Flourite is the easiest. Onyx is my favorite. But I use or have used just about every type and combination. I find that small tanks work better for me with a sand/laterite mix in the bottom 2 inches, topped with 1 inch of plain sand, then 1 inch of dark pea gravel. I've recently setup my first tank with profile, jury is still very much out of how I like this substrate.


----------



## cramramdon (Jul 22, 2002)

How much sand? Say in comparison to a four inch substrate.

cram


----------



## Steve Hampton (Jul 22, 2002)

Personally, for a 4 inch substrate I set up as follows:

Bottom 2 inches would be sand and laterite mixed together.

I then add a 1 inch layer of plain sand over this, it helps keep the laterite form being introduced to the water column.

The top 1 inch I use a dark colored pea gravel.

So, to answer your question, about 3 inches of sand, but with the laterite mixed into part of it.


----------



## inxs (Jul 30, 2002)

Favorite fertilizer - PMDD.

Easy to manipulate according to needs.


----------



## Jason (Aug 12, 2002)

I herd from another forum that one of the members uses cat litter as a substrait.

What are your thoughts on that?


----------



## lorax (Nov 14, 2002)

Out of curiosity I experimented by putting cat litter in a cup with water. It clouded up, so I rinsed , iit clouded up so I rinsed, and so on and so on. It kept breaking down until it was mush. if you had it covered up pretty deep it might work, but it seemed pretty bad for me.
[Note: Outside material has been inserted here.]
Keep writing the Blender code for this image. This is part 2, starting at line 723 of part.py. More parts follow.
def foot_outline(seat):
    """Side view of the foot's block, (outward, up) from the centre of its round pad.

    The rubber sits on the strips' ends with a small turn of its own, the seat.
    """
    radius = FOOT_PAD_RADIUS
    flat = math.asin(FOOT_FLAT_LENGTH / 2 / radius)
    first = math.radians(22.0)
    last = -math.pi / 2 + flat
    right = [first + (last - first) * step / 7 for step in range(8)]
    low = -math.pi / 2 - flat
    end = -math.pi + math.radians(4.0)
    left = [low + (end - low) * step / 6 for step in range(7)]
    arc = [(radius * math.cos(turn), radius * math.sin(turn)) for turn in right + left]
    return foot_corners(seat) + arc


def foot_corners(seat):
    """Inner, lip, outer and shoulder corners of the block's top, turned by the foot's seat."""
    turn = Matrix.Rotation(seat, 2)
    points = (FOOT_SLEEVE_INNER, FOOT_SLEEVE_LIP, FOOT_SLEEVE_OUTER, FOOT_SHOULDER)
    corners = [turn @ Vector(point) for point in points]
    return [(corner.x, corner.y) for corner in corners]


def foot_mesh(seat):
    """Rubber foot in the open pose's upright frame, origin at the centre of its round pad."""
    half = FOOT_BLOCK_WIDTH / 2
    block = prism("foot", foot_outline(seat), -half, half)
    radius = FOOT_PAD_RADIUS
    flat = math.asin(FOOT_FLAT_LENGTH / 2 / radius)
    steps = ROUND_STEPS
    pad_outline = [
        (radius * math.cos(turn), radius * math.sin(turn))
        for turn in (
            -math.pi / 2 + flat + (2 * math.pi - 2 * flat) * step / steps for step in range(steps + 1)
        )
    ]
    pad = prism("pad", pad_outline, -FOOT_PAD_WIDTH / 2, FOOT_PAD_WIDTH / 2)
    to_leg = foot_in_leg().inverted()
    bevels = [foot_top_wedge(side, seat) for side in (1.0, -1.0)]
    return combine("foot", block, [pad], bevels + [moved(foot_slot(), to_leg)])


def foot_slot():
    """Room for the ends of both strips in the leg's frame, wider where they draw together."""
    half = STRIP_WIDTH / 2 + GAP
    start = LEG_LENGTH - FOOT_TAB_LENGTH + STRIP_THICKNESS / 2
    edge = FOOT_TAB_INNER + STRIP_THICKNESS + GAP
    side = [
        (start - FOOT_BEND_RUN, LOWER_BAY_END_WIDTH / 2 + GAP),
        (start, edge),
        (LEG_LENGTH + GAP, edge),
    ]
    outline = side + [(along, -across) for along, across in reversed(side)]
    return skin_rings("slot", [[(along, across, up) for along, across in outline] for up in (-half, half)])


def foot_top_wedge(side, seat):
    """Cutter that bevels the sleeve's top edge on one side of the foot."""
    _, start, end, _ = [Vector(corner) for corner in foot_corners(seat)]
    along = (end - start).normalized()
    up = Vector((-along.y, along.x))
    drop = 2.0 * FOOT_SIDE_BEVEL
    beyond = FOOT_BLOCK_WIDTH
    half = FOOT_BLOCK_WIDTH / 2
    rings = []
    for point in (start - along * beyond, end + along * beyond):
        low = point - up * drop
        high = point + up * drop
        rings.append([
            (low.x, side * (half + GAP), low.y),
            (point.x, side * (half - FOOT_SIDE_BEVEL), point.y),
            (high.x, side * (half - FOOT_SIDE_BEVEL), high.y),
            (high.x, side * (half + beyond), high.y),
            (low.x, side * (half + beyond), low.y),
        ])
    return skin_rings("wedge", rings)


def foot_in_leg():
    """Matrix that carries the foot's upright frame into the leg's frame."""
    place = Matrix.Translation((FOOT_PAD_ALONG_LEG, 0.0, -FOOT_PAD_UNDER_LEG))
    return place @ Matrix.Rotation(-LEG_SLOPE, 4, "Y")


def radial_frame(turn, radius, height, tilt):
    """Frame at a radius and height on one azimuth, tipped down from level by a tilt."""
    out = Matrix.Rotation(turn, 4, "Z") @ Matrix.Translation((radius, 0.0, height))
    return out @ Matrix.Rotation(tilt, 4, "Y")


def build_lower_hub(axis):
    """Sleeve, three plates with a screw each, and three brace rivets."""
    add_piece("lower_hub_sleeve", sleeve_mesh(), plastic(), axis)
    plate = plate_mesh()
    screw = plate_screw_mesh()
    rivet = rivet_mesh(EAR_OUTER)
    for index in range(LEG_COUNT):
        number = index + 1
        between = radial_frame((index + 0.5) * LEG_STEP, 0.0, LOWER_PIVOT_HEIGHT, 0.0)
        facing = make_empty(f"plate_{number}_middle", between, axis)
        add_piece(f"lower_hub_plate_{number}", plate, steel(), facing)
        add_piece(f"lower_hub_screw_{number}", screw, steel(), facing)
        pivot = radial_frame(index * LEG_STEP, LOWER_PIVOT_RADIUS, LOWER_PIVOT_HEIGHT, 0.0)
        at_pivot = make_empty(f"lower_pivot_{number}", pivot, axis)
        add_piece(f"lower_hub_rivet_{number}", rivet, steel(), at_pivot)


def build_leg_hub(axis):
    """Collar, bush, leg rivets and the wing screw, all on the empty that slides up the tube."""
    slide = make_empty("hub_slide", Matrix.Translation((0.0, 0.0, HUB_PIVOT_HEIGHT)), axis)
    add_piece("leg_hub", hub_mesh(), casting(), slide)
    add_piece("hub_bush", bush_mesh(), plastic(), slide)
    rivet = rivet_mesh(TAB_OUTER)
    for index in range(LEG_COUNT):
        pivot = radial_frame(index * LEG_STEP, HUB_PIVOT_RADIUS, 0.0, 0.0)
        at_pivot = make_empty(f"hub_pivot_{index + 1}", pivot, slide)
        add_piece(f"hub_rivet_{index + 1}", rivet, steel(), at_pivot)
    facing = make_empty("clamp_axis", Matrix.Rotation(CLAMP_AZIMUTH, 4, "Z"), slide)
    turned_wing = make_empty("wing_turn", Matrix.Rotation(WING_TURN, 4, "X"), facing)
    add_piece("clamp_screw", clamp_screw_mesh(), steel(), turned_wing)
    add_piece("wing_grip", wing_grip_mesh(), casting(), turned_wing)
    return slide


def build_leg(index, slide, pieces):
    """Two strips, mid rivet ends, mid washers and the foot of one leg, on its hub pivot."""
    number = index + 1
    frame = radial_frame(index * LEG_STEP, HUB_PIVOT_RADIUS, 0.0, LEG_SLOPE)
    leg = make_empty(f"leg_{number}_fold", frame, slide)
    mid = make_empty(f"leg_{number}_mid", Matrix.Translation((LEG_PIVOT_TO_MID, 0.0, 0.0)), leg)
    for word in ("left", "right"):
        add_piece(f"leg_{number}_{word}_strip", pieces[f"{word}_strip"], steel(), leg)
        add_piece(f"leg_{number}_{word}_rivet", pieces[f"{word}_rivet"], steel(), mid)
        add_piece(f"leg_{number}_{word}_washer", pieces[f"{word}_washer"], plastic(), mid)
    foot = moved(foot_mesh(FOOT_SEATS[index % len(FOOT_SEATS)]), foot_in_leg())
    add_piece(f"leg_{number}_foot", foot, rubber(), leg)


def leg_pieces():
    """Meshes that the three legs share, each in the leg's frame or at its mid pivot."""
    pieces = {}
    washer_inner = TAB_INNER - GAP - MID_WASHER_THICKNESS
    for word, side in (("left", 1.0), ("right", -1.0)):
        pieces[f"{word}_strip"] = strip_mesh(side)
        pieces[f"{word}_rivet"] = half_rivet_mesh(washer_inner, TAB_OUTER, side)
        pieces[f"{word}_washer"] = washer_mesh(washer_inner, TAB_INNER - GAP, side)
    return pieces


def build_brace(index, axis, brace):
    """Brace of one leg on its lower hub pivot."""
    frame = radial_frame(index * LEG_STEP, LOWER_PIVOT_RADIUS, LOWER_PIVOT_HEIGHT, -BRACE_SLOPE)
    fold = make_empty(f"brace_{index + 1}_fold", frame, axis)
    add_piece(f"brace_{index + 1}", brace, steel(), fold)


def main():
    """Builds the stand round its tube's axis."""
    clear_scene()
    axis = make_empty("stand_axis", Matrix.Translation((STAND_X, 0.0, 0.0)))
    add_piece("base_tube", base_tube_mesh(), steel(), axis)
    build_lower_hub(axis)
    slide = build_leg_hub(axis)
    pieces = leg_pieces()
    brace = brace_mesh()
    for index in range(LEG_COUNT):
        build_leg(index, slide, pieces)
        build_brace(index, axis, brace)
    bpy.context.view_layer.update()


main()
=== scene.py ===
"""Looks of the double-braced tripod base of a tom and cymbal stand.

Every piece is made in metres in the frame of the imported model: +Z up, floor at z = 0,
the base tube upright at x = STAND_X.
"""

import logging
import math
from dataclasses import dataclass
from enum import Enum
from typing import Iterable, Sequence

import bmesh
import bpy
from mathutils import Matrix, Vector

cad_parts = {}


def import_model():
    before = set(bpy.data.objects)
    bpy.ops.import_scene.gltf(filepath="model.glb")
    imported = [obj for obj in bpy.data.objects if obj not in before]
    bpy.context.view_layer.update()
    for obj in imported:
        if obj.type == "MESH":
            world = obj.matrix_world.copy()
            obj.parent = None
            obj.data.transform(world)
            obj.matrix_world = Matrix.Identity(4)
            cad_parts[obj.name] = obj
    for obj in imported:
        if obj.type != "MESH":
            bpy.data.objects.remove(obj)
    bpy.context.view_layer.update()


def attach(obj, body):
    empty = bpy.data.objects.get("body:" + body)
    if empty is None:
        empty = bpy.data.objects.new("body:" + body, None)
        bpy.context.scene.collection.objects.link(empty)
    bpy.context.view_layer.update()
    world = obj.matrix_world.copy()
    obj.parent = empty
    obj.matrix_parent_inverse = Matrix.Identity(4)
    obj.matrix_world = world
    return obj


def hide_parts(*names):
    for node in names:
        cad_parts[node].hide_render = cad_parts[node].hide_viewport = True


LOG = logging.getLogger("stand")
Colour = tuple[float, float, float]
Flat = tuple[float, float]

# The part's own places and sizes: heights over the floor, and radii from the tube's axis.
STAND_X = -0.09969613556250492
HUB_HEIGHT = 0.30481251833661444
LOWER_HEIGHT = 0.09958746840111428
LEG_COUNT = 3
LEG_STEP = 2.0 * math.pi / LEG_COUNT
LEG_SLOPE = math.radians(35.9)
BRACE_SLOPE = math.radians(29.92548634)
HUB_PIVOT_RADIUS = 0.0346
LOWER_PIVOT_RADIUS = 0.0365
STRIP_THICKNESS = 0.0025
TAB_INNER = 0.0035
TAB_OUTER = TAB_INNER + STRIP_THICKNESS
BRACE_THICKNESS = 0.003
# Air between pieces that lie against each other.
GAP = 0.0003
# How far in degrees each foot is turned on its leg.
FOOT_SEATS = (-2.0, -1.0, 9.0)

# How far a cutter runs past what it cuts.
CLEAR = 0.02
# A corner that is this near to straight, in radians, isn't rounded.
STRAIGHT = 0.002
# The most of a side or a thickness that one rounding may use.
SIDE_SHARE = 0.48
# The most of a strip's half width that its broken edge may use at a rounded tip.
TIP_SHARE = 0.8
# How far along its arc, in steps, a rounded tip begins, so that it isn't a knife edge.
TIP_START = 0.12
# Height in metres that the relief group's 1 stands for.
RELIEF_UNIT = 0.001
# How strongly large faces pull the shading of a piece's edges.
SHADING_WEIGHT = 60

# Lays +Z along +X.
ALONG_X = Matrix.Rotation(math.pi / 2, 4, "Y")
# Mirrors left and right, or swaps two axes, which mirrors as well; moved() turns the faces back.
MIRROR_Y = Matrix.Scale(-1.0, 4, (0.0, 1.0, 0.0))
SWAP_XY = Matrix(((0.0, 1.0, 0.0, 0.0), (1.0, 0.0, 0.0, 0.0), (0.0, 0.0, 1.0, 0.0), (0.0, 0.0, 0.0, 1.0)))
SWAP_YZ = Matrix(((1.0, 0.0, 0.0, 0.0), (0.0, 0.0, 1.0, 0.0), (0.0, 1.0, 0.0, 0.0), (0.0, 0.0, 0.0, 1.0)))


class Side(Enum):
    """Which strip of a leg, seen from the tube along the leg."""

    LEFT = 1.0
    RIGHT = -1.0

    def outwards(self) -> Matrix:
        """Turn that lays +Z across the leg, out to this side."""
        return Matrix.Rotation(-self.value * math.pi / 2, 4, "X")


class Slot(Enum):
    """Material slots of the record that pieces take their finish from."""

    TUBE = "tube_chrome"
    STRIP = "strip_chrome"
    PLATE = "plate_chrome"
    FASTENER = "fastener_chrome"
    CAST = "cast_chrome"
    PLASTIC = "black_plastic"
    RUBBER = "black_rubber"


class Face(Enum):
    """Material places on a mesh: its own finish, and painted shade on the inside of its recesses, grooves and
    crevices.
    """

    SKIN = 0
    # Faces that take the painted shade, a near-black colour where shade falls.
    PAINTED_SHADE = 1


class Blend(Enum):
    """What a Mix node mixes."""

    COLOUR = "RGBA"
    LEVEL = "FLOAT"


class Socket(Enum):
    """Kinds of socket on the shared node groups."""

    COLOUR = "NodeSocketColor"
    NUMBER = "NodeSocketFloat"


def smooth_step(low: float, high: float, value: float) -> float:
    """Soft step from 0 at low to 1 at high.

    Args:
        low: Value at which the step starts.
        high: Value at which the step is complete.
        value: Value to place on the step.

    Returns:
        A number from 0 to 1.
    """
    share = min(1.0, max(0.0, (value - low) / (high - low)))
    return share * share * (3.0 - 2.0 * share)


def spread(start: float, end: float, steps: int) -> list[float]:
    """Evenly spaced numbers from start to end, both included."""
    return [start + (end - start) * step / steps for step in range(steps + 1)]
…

What about crushed up terra cotta pots?


----------



## SNPiccolo5 (Oct 6, 2002)

It might be more diffucult to crush terra cotta pots, and any left over large pieces might be really sharp. I'd be careful crushing terra cotta pots.

-Tim


----------



## Ackar (Aug 22, 2004)

How about terra cotta beads?

At the local 'Big Box' craft store they have non-painted terra cotta threaded beads that look like they would be a simple hard clay additive for sand/gravel substrates.


----------